▶ _STATED GOAL_
Starting at the line that has "Continue the FreeCAD" and stopping after the line that has "of the fine", reproduce the listing below exactly; omit everything else.

▶ _DATA PROVIDED_
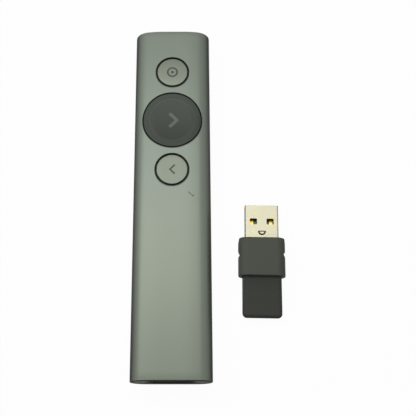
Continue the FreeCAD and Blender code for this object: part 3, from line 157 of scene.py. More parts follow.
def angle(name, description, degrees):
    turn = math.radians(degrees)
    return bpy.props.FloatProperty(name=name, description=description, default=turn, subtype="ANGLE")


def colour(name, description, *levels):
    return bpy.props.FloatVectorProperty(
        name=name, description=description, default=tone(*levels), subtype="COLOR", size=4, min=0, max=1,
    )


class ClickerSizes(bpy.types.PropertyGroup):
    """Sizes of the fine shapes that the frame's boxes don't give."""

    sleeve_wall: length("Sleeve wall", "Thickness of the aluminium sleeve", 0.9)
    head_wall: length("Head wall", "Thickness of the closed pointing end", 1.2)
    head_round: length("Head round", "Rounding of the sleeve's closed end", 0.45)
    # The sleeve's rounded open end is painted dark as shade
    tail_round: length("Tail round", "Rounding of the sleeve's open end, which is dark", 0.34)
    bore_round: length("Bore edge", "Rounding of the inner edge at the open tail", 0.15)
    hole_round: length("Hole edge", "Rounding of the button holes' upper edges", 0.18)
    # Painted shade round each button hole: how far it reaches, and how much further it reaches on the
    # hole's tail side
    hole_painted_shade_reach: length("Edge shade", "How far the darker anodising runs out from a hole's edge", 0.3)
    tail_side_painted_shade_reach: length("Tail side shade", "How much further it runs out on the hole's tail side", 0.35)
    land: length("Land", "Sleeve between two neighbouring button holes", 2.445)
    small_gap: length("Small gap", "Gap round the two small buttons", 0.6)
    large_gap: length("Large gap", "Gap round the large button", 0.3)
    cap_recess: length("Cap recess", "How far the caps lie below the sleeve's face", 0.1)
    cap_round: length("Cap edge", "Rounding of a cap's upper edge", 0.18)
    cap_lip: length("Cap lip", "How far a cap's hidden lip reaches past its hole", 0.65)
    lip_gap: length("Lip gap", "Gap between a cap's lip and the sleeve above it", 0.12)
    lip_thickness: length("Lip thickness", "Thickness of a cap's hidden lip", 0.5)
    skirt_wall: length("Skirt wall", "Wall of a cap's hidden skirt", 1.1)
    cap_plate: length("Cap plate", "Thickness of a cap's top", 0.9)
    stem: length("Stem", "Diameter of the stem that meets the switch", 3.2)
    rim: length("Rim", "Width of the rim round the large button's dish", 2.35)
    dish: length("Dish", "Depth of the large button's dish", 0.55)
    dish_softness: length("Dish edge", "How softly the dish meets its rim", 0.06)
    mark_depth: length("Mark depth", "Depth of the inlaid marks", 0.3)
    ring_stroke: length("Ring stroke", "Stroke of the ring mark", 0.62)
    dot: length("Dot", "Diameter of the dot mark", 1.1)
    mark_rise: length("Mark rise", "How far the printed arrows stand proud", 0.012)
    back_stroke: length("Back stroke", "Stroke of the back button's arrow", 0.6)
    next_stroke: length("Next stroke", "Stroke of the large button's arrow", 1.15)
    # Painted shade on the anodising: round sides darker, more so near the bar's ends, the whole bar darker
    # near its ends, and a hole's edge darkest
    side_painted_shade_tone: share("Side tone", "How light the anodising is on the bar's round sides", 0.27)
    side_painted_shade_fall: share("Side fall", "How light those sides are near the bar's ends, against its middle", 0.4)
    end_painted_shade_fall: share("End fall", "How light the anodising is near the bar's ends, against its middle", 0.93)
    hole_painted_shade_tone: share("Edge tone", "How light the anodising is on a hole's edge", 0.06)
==
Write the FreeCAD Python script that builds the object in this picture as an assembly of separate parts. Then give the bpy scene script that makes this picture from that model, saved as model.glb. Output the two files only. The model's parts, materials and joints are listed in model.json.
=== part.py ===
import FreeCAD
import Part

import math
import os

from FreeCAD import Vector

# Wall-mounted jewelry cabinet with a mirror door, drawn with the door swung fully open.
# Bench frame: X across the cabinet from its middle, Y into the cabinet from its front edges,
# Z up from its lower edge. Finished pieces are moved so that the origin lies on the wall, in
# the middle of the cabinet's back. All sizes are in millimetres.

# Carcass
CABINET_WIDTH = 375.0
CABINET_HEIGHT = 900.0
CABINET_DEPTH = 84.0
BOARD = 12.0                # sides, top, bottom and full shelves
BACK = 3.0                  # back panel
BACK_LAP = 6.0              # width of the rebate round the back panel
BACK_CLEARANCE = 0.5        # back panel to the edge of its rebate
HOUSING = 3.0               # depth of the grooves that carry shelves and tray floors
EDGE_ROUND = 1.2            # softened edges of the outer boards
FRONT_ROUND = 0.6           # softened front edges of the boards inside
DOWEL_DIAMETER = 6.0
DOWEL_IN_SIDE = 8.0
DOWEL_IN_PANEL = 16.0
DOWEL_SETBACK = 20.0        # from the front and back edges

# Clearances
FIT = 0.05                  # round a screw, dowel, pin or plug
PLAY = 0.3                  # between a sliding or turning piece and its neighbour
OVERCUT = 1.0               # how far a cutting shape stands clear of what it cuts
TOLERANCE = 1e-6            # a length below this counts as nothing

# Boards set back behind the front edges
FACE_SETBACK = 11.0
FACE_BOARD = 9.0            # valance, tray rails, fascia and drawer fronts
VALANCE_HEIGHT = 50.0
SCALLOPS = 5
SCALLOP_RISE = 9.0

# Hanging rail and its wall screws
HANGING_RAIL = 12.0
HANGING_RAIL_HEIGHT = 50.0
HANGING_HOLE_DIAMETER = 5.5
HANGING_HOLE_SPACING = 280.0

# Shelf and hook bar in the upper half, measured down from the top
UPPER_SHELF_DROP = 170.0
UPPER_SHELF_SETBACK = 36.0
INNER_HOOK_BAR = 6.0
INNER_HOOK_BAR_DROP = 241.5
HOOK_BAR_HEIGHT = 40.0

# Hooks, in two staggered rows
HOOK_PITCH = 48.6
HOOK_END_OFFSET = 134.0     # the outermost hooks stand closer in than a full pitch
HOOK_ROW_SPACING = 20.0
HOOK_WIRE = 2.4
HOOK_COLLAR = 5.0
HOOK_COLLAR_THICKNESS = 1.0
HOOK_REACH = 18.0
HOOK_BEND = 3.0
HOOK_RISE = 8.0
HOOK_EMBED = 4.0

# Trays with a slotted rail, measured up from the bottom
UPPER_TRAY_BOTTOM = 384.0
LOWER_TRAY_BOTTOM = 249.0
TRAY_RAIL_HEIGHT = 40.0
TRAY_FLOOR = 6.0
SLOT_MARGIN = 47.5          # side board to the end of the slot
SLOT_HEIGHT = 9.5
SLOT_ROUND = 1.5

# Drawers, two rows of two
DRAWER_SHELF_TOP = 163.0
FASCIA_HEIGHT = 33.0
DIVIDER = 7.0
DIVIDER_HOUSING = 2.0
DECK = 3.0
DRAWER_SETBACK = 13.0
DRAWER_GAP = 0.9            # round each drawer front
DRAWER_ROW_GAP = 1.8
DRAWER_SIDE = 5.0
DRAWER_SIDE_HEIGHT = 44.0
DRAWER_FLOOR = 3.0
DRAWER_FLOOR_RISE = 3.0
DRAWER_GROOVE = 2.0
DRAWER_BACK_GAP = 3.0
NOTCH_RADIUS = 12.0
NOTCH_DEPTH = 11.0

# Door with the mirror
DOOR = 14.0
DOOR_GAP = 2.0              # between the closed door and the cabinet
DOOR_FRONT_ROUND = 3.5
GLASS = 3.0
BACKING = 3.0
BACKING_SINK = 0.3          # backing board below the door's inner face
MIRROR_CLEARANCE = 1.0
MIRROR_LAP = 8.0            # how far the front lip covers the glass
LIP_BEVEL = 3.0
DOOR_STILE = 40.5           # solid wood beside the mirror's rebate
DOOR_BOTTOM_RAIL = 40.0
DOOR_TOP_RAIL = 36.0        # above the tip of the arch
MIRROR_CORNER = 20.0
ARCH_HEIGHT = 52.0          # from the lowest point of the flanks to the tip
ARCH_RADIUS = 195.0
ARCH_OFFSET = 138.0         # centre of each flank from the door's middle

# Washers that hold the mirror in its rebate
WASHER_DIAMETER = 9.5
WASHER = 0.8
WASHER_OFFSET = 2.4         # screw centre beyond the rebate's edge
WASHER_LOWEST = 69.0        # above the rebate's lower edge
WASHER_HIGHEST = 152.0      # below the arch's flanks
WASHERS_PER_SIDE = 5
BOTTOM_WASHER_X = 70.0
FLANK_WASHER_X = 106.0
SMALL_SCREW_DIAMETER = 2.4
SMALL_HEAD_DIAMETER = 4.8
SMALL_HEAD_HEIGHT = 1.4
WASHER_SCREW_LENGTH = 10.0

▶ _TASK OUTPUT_
Continue the FreeCAD and Blender code for this object: part 3, from line 157 of scene.py. More parts follow.
def angle(name, description, degrees):
    turn = math.radians(degrees)
    return bpy.props.FloatProperty(name=name, description=description, default=turn, subtype="ANGLE")


def colour(name, description, *levels):
    return bpy.props.FloatVectorProperty(
        name=name, description=description, default=tone(*levels), subtype="COLOR", size=4, min=0, max=1,
    )


class ClickerSizes(bpy.types.PropertyGroup):
    """Sizes of the fine shapes that the frame's boxes don't give."""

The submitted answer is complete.